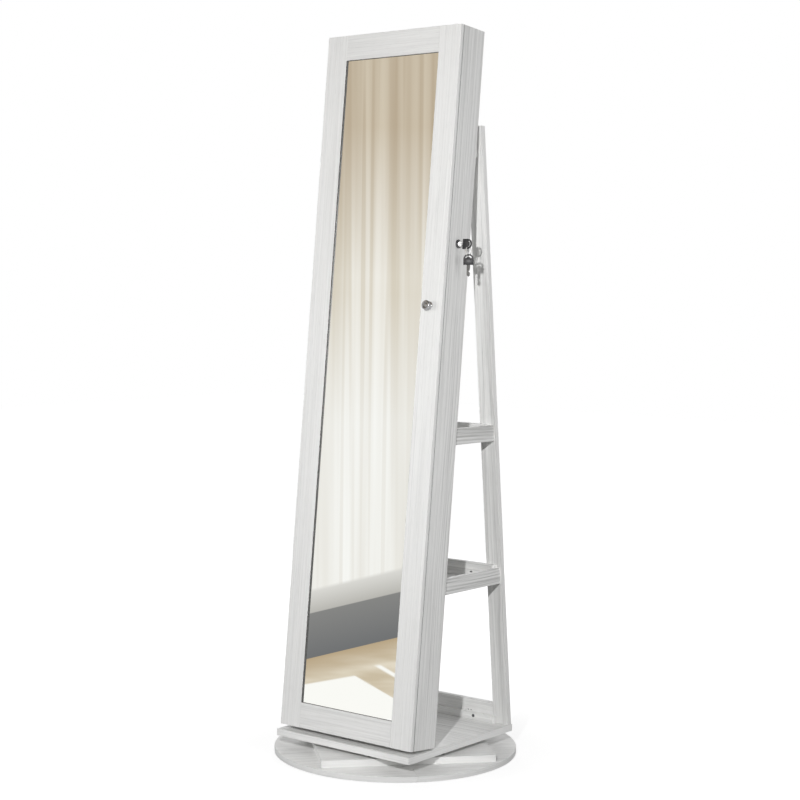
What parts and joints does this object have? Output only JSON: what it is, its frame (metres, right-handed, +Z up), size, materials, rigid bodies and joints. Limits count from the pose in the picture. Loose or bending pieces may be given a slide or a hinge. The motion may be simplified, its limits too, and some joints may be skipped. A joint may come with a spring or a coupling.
{
  "type": "floor mirror",
  "caption": "Full-length leaning mirror that is the lockable door of a slim jewellery cabinet, propped as an A-frame with rear shelf trays on a swivelling round base.",
  "frame": {"origin": "on the floor under the swivel's axis, at the middle of the round base", "axes": "+Z up; the mirror faces -Y; +X is to the right of someone facing the mirror, the lock's side"},
  "size_m": [0.5339, 0.5339, 1.5702],
  "materials": {
    "white_laminate": "white oak-look laminate, fine pale grey grain, satin",
    "mirror": "silvered float glass",
    "chrome": "polished",
    "bright_steel": "nickel plated",
    "dark_steel": "black zinc",
    "race_aluminium": "satin",
    "cage_nylon": "natural nylon",
    "foot_pad": "matt foam rubber",
    "velvet": "black velvet",
    "earring_panel": "black acrylic",
    "backing_board": "raw hardboard",
    "key_plastic": "moulded black"
  },
  "bodies": {
    "base": {"base_disc_left": "white_laminate", "base_disc_right": "white_laminate", "base_pads": "foot_pad", "cross_board": "white_laminate", "base_screws": "dark_steel", "swivel_inner_race": "race_aluminium"},
    "ball_ring": {"swivel_balls": "bright_steel", "swivel_cage": "cage_nylon"},
    "cabinet": {"back_panel": "white_laminate", "bar_sockets": "bright_steel", "bottom_panel": "white_laminate", "bracelet_bar": "velvet", "earring_board": "earring_panel", "guard_rods": "bright_steel", "head_rail": "white_laminate", "hinge_leaves_cabinet": "bright_steel", "hinge_pins": "bright_steel", "hinge_screws": "bright_steel", "lock_barrel": "chrome", "lock_nut": "bright_steel", "lower_tray_back": "white_laminate", "lower_tray_floor": "white_laminate", "lower_tray_sides": "white_laminate", "necklace_hooks": "bright_steel", "platform": "white_laminate", "platform_screws": "dark_steel", "plinth_wedge": "white_laminate", "rear_batten": "white_laminate", "rear_rail": "white_laminate", "rear_screws": "dark_steel", "rear_upright_left": "white_laminate", "rear_upright_right": "white_laminate", "ring_cushion": "velvet", "shelves": "white_laminate", "side_panel_left": "white_laminate", "side_panel_right": "white_laminate", "swivel_outer_race": "race_aluminium", "top_panel": "white_laminate", "tray_screws": "dark_steel", "upper_tray_back": "white_laminate", "upper_tray_floor": "white_laminate", "upper_tray_sides": "white_laminate"},
    "door": {"door_stile_left": "white_laminate", "door_stile_right": "white_laminate", "door_rail_top": "white_laminate", "door_rail_bottom": "white_laminate", "mirror_glass": "mirror", "mirror_backing": "backing_board", "door_knob": "chrome", "door_screws": "dark_steel", "lock_strike": "bright_steel", "hinge_leaves_door": "bright_steel"},
    "lock_plug": {"lock_plug": "chrome", "lock_cam": "bright_steel", "cam_screw": "bright_steel"},
    "key": {"key_blade": "bright_steel", "key_bow": "key_plastic"},
    "key_ring": {"key_ring": "bright_steel"},
    "spare_key": {"spare_key_blade": "bright_steel", "spare_key_bow": "key_plastic"}
  },
  "joints": [
    {"name": "swivel", "type": "hinge", "parent": "base", "child": "cabinet", "pos_m": [0, 0, 0.0325], "axis": [0, 0, 1], "continuous": true},
    {"name": "ball_roll", "type": "hinge", "parent": "base", "child": "ball_ring", "pos_m": [0, 0, 0.0325], "axis": [0, 0, 1], "continuous": true},
    {"name": "door_hinge", "type": "hinge", "parent": "cabinet", "child": "door", "pos_m": [-0.184, -0.09192, 0.81497], "axis": [0, -0.0985, -0.9951], "range_deg": [0, 120]},
    {"name": "lock_turn", "type": "hinge", "parent": "cabinet", "child": "lock_plug", "pos_m": [0.183, -0.03067, 1.11309], "axis": [-1, 0, 0], "range_deg": [0, 90]},
    {"name": "key_slide", "type": "slide", "parent": "lock_plug", "child": "key", "axis": [1, 0, 0], "range_m": [0, 0.02]},
    {"name": "key_ring_swing", "type": "hinge", "parent": "key", "child": "key_ring", "pos_m": [0.21065, -0.03123, 1.10744], "axis": [0, -1, 0], "range_deg": [-3, 40]},
    {"name": "spare_key_swing", "type": "hinge", "parent": "key_ring", "child": "spare_key", "pos_m": [0.21065, -0.03123, 1.08824], "axis": [0, -1, 0], "range_deg": [-3, 40]}
  ],
  "couplings": [
    {"joint": "ball_roll", "follows": "swivel", "ratio": 0.5}
  ]
}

§ **Task requirements**:
Find all lines where the word "bodies" appears. Copy them.

§ **Expected answer**:
What parts and joints does this object have? Output only JSON: what it is, its frame (metres, right-handed, +Z up), size, materials, rigid bodies and joints. Limits count from the pose in the picture. Loose or bending pieces may be given a slide or a hinge. The motion may be simplified, its limits too, and some joints may be skipped. A joint may come with a spring or a coupling.
  "bodies": {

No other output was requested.